11 de noviembre de 2011

El castigo de la indiferencia

ALGÚN lector pensará que me lo invento, pero hacía yo la otra mañana mi habitual ruta anticolesterol cuando, a la vista de algunos carteles electorales –pequeños los de Izquierda Unida, enormes los del PP (no vi ninguno del PSOE, palabra de honor)–, caí en la cuenta de que, en esta ocasión, a diferencia de otras, no había aparecido en la campaña el antaño indispensable Rodríguez Ibarra. ¿El peso de los años? ¿Una encomiable intención de dar paso a nuevos valores? ¿Una inoportuna gripe?

Como esos paseos matinales oxigenan el cerebro, a poco de reflexionar sobre el asunto me incliné por atribuir la ausencia en la pelea de persona tan combativa y de tanto predicamento como el expresidente a que, disconforme con la manera en la que sus correligionarios están llevando la cosa, hubiera optado por un prudente silencio. Mejor permanecer callado que discrepar de los amigos en una situación difícil y, mucho menos, defender algo en lo que no se cree.


Sería una postura respetable. Soy de quienes piensan que Rubalcaba fue la mejor elección posible para sustituir a Zapatero, desaparecido en combate, pero las circunstancias le están siendo tan adversas, las zancadillas que le han puesto tan de tarjeta roja, que incluso en el debate del otro día con Rajoy fue incapaz de desplegar todo su poder de convicción, atrapado por una liturgia encorsetada a la que debiera haberse negado y por una herencia plagada de deudas que pesa sobre él como una losa. Por muy buen orador que se sea, es imposible defender lo indefendible. Se entendería, pues, que un viejo león como Ibarra prefiriera no participar en la ceremonia.

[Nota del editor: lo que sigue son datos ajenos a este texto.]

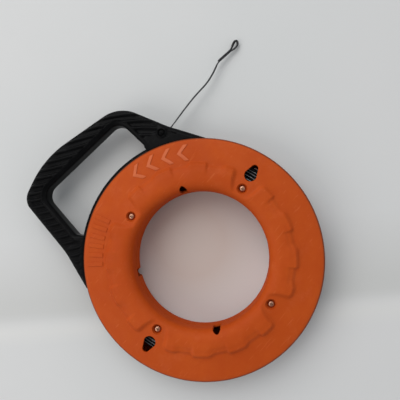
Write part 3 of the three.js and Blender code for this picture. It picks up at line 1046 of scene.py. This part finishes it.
def pan_head(radius, height, seat):
    """The profile of a domed screw head, from its underside to its middle."""
    profile = [(radius - 0.25, seat), (radius, seat + 0.3), (radius, seat + 0.4 * height)]
    for a in np.radians(range(10, 90, 13)):
        profile.append((radius * math.cos(a) ** 0.9, seat + height * (0.4 + 0.6 * math.sin(a))))
    return profile


def cross_recess(wide, thin, low, high, centre, turn):
    bodies = []
    for angle in (turn, turn + 90):
        rings = []
        for z, grow in ((low, 0.55), (high, 1.0)):
            x, y = wide * grow, thin * grow
            square = np.array([(-x, -y), (x, -y), (x, y), (-x, y)])
            a = math.radians(angle)
            spun = square @ np.array([[math.cos(a), math.sin(a)], [-math.sin(a), math.cos(a)]])
            rings.append(np.column_stack([spun + np.array(centre), np.full(4, z)]))
        bodies.append(body_of_sections(rings))
    return bodies


def make_case_screws():
    for i in range(4):
        turn = DRUM_ANGLE + 90 * i
        angle = math.radians(turn)
        centre = (SCREW_CIRCLE * math.cos(angle), SCREW_CIRCLE * math.sin(angle))
        seat = HEAD_SEAT
        shank = [(1.6, SCREW_TIP), (2.0, SCREW_TIP + 0.5), (2.0, seat)]
        profile = shank + pan_head(HEAD_RADIUS, HEAD_HEIGHT, seat)
        screw = mesh_piece(f"pan_screw_{i + 1}", *lathe(profile, 40, centre))
        driven = 20 + 35 * i
        for bar in cross_recess(1.9, 0.5, seat + 1.0, seat + 2.9, centre, driven):
            boolean(screw, bar, "DIFFERENCE")
        finish_mesh(screw, [ZINC_PAINTED_REFLECTION], 35)
        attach(screw, "drum")
        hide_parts(f"case_screw_{i + 1}")

        hexagon = lathe([(NUT_RADIUS, NUT_LOW), (NUT_RADIUS, NUT_HIGH)], 6, centre, turn)
        nut = mesh_piece(f"hex_nut_{i + 1}", *hexagon)
        cone = lathe([(3.5, -22.1), (4.3, -21.4), (4.3, -19.4), (3.5, -18.7)], 40, centre)
        boolean(nut, cone, "INTERSECT")
        hole = lathe([(2.7, -23), (2.05, -21.6), (2.05, -19.2), (2.7, -18)], 32, centre)
        boolean(nut, hole, "DIFFERENCE")
        finish_mesh(nut, [ZINC_PAINTED_REFLECTION], 35)
        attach(nut, "drum")
        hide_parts(f"case_nut_{i + 1}")


make_case_screws()


def make_guide_screw():
    seat = GUIDE_SEAT
    shank = [(1.0, seat - 9), (1.3, seat - 8.5), (1.3, seat)]
    profile = shank + pan_head(GUIDE_HEAD_RADIUS, GUIDE_HEAD_HEIGHT, seat)
    screw = mesh_piece("guide_pan_screw", *lathe(profile, 36, GUIDE_SCREW))
    for bar in cross_recess(1.6, 0.42, seat + 0.7, seat + 2.2, GUIDE_SCREW, 30):
        boolean(screw, bar, "DIFFERENCE")
    finish_mesh(screw, [BLACK], 35)
    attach(screw, "handle")
    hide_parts("guide_screw")


def make_tape_guide():
    """The guide ends flush with the slanting edge of the handle."""
    guide = softened("tape_guide", 0.7, BLACK, "handle")
    outline = rounded(HANDLE_CORNERS)[0]
    rings = [np.column_stack([outline, np.full(len(outline), z)]) for z in (-30, 30)]
    boolean(guide, body_of_sections(rings), "INTERSECT")
    finish_mesh(guide, [BLACK], 35)


make_guide_screw()
make_tape_guide()
softened("tape_anchor", 0.3, ZINC_PAINTED_REFLECTION, "drum")
softened("anchor_screw", 0.25, ZINC_PAINTED_REFLECTION, "drum")
softened("tape_tail", 0.25, TAPE_STEEL, "drum")


# --- the coil ------------------------------------------------------------------------

COIL_INNER = 110.9
COIL_OUTER = 132.2
COIL_STEPS = 96  # in each turn
EDGE_AND_HIGHLIGHT_ABOVE = 5.1  # the upper edges of the top layer get a brighter steel: the bare slit edge, and a painted highlight where light catches the top turns


def coil_route():
    """The whole winding as one tape: two close layers, then a loose one on top."""
    layers = [  # first radius, last radius, turns, height
        (COIL_INNER, COIL_OUTER, 14, -4.3),
        (COIL_OUTER, COIL_INNER, 14, -0.9),
        (COIL_INNER + 1.5, COIL_OUTER - 0.5, 5, 3.6),
    ]
    route, heights = [], []
    turns_done = 0.0
    for first, last, turns, height in layers:
        count = int(turns * COIL_STEPS)
        for k in range(count):
            share = k / count
            angle = 2 * math.pi * (turns_done + turns * share)
            wander = 0.35 * math.sin(2.3 * angle) if height > 0 else 0.0
            radius = first + (last - first) * share + wander
            route.append((radius * math.cos(angle), radius * math.sin(angle)))
            rise = step(0, 0.02, share) if heights else 1.0
            below = heights[-1] if heights and rise < 1 else height
            heights.append(below + (height - below) * float(rise))
        turns_done += turns
    return np.array(route), np.array(heights)


def make_coil():
    route, heights = coil_route()
    along = np.gradient(route, axis=0)
    along /= np.linalg.norm(along, axis=1)[:, None]
    across = np.column_stack([-along[:, 1], along[:, 0]])
    half, tall, cut = TAPE_THICK / 2 - 0.02, TAPE_WIDE / 2, 0.3
    section = [(-half, -tall), (half, -tall), (half, tall - cut), (half - cut, tall),
               (cut - half, tall), (-half, tall - cut)]
    rings = [
        [(*(point + side * s), height + up) for s, up in section]
        for point, side, height in zip(route, across, heights)
    ]
    points, faces = body_of_sections(rings)
    coil = mesh_piece("wound_tape", turn_z(points, DRUM_ANGLE), faces, "drum",
                      [TAPE_STEEL, EDGE_AND_HIGHLIGHT_STEEL], 50)
    # The bare slit edge and a painted highlight, on the upper edges of the top layer only.
    for face in coil.data.polygons:
        if (face.center.z - AXIS.z) * 1000 > EDGE_AND_HIGHLIGHT_ABOVE:
            face.material_index = 1
    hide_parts("tape_coil")


make_coil()


# --- floor and light -----------------------------------------------------------------

FLOOR_HALF = 9000
ROOM_UP = (-0.331, -0.262, 0.906)  # towards the darker middle of the room's ceiling
ROOM_FADE = {"From Min": 0.60, "From Max": 0.88, "To Min": 0.80, "To Max": 0.28}


def make_floor():
    size, depth = FLOOR_HALF, -HALF_HEIGHT
    corners = [(-size, -size), (size, -size), (size, size), (-size, size)]
    points = [(x, y, depth) for x, y in corners]
    floor = mesh_piece("floor", points, [(0, 1, 2, 3)], looks=[pale_floor()])


def make_light(name, place, aim, size, power, colour):
    data = bpy.data.lights.new(name, "AREA")
    data.shape = "DISK"
    data.size = size
    data.energy = power
    data.color = colour
    light = bpy.data.objects.new(name, data)
    place, aim = Vector(place), Vector(aim)
    turn = (aim - place).to_track_quat("-Z", "Y").to_matrix().to_4x4()
    light.matrix_world = Matrix.Translation(place) @ turn
    bpy.context.scene.collection.objects.link(light)


def make_surroundings():
    scene = bpy.context.scene
    scene.view_settings.view_transform = "Standard"
    world = bpy.data.worlds.new("room")
    world.use_nodes = True
    nodes, links = world.node_tree.nodes, world.node_tree.links
    height = nodes.new("ShaderNodeVectorMath")
    height.operation = "DOT_PRODUCT"
    height.inputs[1].default_value = ROOM_UP
    links.new(nodes.new("ShaderNodeTexCoord").outputs["Generated"], height.inputs[0])
    ceiling = nodes.new("ShaderNodeMapRange")
    ceiling.interpolation_type = "SMOOTHSTEP"
    for name, value in ROOM_FADE.items():
        ceiling.inputs[name].default_value = value
    links.new(height.outputs["Value"], ceiling.inputs["Value"])
    background = nodes["Background"]
    background.inputs["Color"].default_value = (0.94, 0.965, 1.0, 1)
    links.new(ceiling.outputs["Result"], background.inputs["Strength"])
    scene.world = world
    make_light("window", (0.6, 1.48, 1.9), (0, 0, 0), 2.3, 28, (1.0, 0.99, 0.97))
    make_light("fill", (-1.4, 0.4, 1.4), (-0.1, 0, 0), 1.4, 9, (1.0, 0.955, 0.925))


make_floor()
make_surroundings()
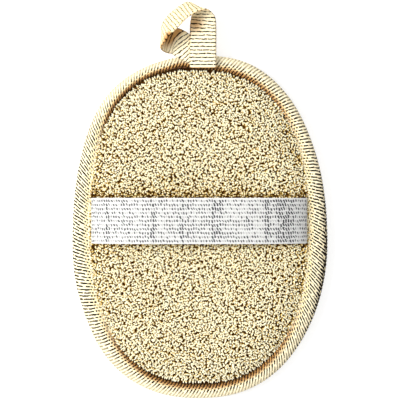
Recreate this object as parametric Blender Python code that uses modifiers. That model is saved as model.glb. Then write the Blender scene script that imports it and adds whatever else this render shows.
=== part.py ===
"""Loofah bath pad: an oval terry and loofah pad with a bound rim, a hand strap and a hanging loop.

The pad lies on its loofah face. +Z is up, +Y runs to the hanging loop and +X to the right.
The origin is under the middle of the whole part, at the surface that it lies on.
"""

import math
import random

import bmesh
import bpy
import numpy as np
from mathutils import Matrix, Vector

MM = 0.001

# Driving dimensions
PAD_WIDTH = 112.2 * MM
PAD_LENGTH = 150.4 * MM
PAD_ROUNDNESS = 2.3
LOOP_REACH = 25.3 * MM
CLEAR = 0.3 * MM

# Binding tape, folded over the rim
BINDING_WIDTH = 8.8 * MM
BINDING_TOP = 9.4 * MM
BINDING_BOTTOM = 1.8 * MM
BINDING_POCKET = 3.0 * MM
BINDING_LIP_DROP = 1.1 * MM
BINDING_CREST = 0.55
BINDING_SHOULDER = 0.16
BINDING_RIBS = 84
BINDING_RIB_HEIGHT = 0.5 * MM
BINDING_RIB_SKEW = math.radians(20)

# Terry face
TERRY_TOP = 14.0 * MM
TERRY_THICKNESS = 1.6 * MM
TERRY_EDGE_TOP = 7.3 * MM
TERRY_SHOULDER = 34.0 * MM
TERRY_ROUNDNESS = 4
TERRY_STEEPNESS = 0.75
TERRY_PILE = 0.45 * MM
TERRY_PILE_FULL = 46 * MM
TERRY_STEPS = 72


# Loofah face
LOOFAH_THICKNESS = 2.4 * MM
LOOFAH_EDGE_BOTTOM = 3.9 * MM
LOOFAH_EDGE_THICKNESS = 1.5 * MM
LOOFAH_ROLL_START = 13.5 * MM
LOOFAH_ROLL = 12.0 * MM
NET_CELL = 3.4 * MM
NET_STRETCH = 1.25
NET_JITTER = 1.05 * MM
NET_RIDGE = 0.65 * MM
NET_DEPTH = 1.0 * MM
NET_WELD = 0.2 * MM
REST_SPOT = 3.0 * MM
LOOFAH_STEPS = 72
SEED = 7

# Foam core, which ends inside the seam
FOAM_STEPS = 36
FOAM_SHORT = 1.2 * MM

# Hand strap
STRAP_WIDTH = 20.0 * MM
STRAP_OFFSET = 2.8 * MM
STRAP_THICKNESS = 1.2 * MM
STRAP_END_BOTTOM = 7.9 * MM
STRAP_CROWN_BOTTOM = 20.5 * MM
STRAP_FLATNESS = 3.5
STRAP_SHOULDER = 0.6
STRAP_CORDS = 4
STRAP_CORD_HEIGHT = 0.2 * MM
STRAP_STEPS = 24

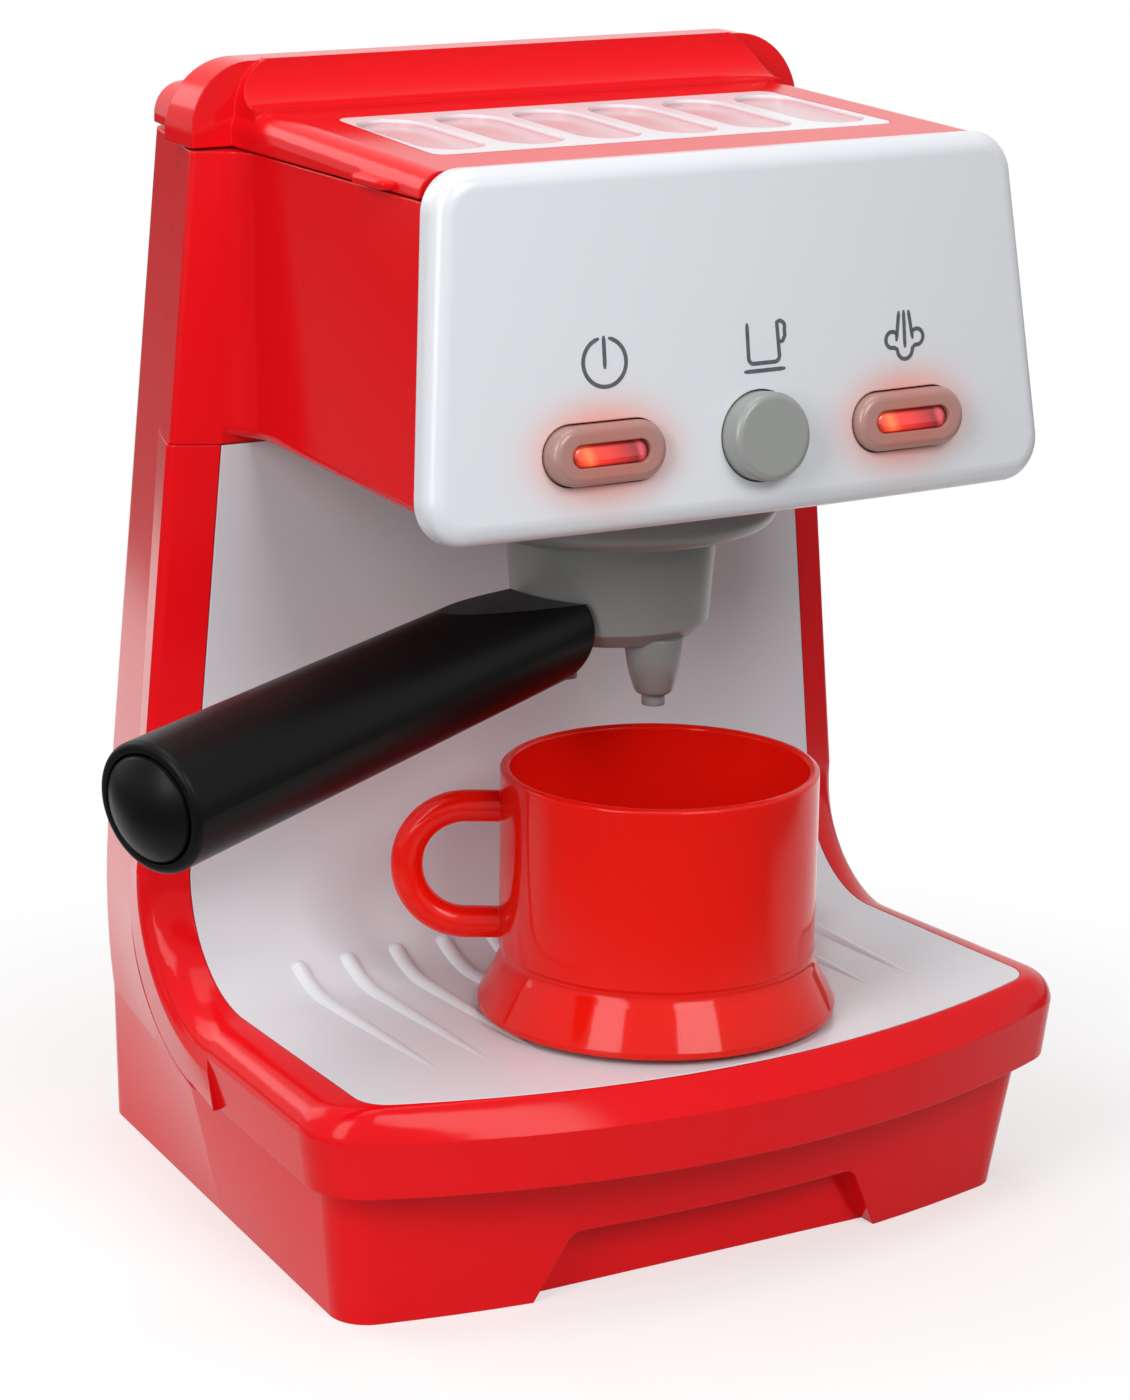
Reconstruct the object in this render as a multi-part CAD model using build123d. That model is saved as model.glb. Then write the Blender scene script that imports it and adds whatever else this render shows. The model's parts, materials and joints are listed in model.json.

Sin embargo, cuando al regresar a casa leí en este periódico que nuestro hombre sí iba a hacer campaña, pero en Ciudad Real, tuve que recomponer mis ideas. El enclaustramiento del veterano guerrero no era, pues, fruto de su desacuerdo con una política que juzgara desacertada. Tampoco de un deseo de mantener prudencia ante el abandono de principios que se dijeron irrenunciables y ahora yacen en el baúl de los recuerdos. Las razones eran más prosaicas, más de andar por casa: desacuerdos entre vecinos, disputas de familia, rencores no cicatrizados... Rechacé atribuirlas a que, a diferencia de la victoria, la derrota siempre sea huérfana.